While Farfetch anticipates average order value (AOV) to dip year over year due to significant markdowns from its retailers, the total GMV will “more than compensate” due to a higher mix of new customers (first-time buyers have lower-than-average AOVs) and a higher mix of sales of lower-price products and categories. Jordan noted that Farfetch has eight times as many products as the next online luxury competitor and carries 3,400 brands.

Even if shoppers haven’t yet made a purchase with a Farfetch seller, it’s clear the marketplace is getting more attention. Second-quarter traffic to Farfetch’s apps and websites increased more than 60 percent year over year, while mobile app installations more than doubled year-over-year.

Jordan cited a Bain and Co. report saying that online share of luxury is anticipated to jump from 12 percent in 2019 to 30 percent by 2025 as one of the top reasons Farfetch is positioned well for the future. Additionally, Jordan highlighted the repatriation of spending back to domestic markets due to global travel restrictions, specifically pointing out that shoppers from China and Brazil often bought luxury goods on trips in Europe or North America.

“With the shutdown of international travel almost overnight, that demand has had to shift back to the home market of that customer,” Jordan said. “Bain had talked about something like $50 billion of consumption that overnight has switched back to Mainland China in terms of where that demand right now sits. This is where Farfetch has built an infrastructure in China to allow that trade to move via our platform back to a boutique in Italy that might suffer from the slowdown of tourism, or the brands themselves that have stores in more established markets. We can now take sellers’ product and make sure it gets into the hands of consumers where they might be.”

Europe, the Middle East and Africa all have bounced back in demand, similarly to how China did in the back end of the first quarter. North America and South America, which collectively make up approximately one-third of global demand, have been slower to recover, according to Jordan.

Neither Jordan nor the company’s release touched on estimates for total revenue or net income.

Farfetch’s New Guards Group properties, which the marketplace acquired in 2019 for $675 million, have begun shipping new season collections and are expected to deliver $60 million to $70 million overall platform GMV in the second quarter.
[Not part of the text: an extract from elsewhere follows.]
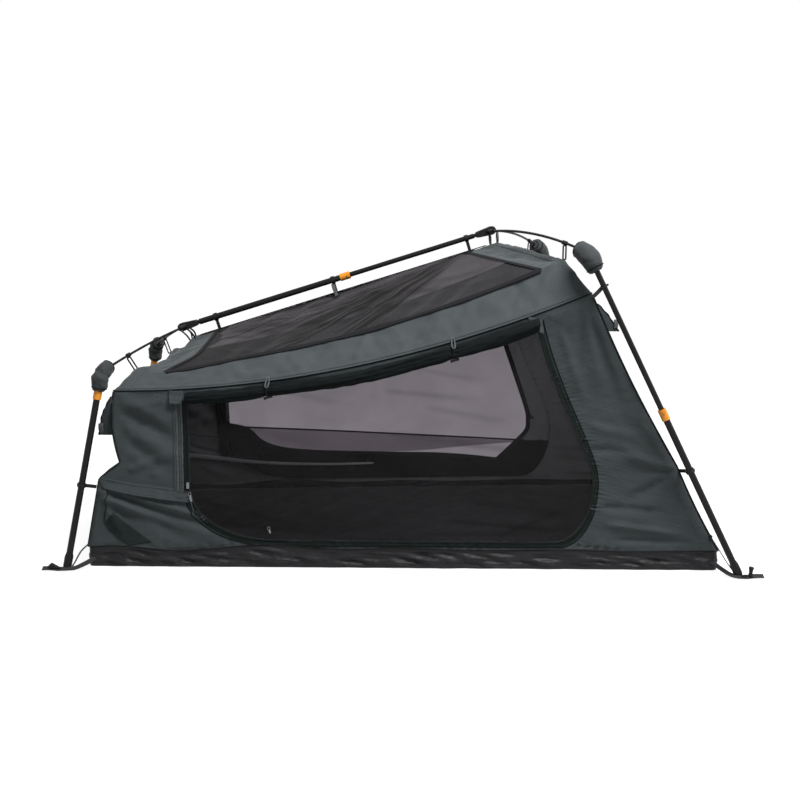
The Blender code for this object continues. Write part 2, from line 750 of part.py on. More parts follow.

The collections reflect some delays in fall/winter 2020 shipments as retailers scramble to sell through current spring/summer 2020 inventory ahead of receiving new seasonal product.

Ike Boruchow, a senior retail analyst at Wells Fargo who interviewed Jordan through the session, previously said the acquisition would contribute an incremental $70 million to $80 million in quarterly revenues.

“The Off-White brand has been one of the strongest-growing brands in the marketplace in the last quarter,” Jordan said. “It’s consistently been in our top five in terms of brands. Since the product is coming directly from factories and production facilities the New Guards Group is partnering with, we’re seeing strong product margins coming through. That’s helping drive up our order contribution over the longer term.”

Jordan highlighted that the New Guards acquisition is about much more than the Off-White brand, complimenting the group’s production facilities, design facilities, sourcing networks and creative directors as pivotal to building more brands, engaging new customers and driving further growth.

The conversation came a week after Farfetch launched a fashion footprint tool to help shoppers understand the environmental impact of their pre-owned choices. The tool shows consumers the impact of specific materials in their purchases and calculates savings made if they choose to buy secondhand merchandise.

Alongside the launch, the luxury platform published a survey in collaboration with Icaro Consulting, QSA Partners and the London Waste and Recycling Board, which highlighted that 57 percent of consumers across the U.S., the U.K. and China said that buying a pre-owned fashion item prevented the purchase of brand-new merchandise. On average, the study said, one pre-owned purchase saves one kilogram of waste, 3,040 liters of water and 22 kilograms of carbon dioxide.

The footprint tool is part of the company’s Positively Farfetch sustainability initiative, which launched last year and includes a resale program with a handbag trade-in component.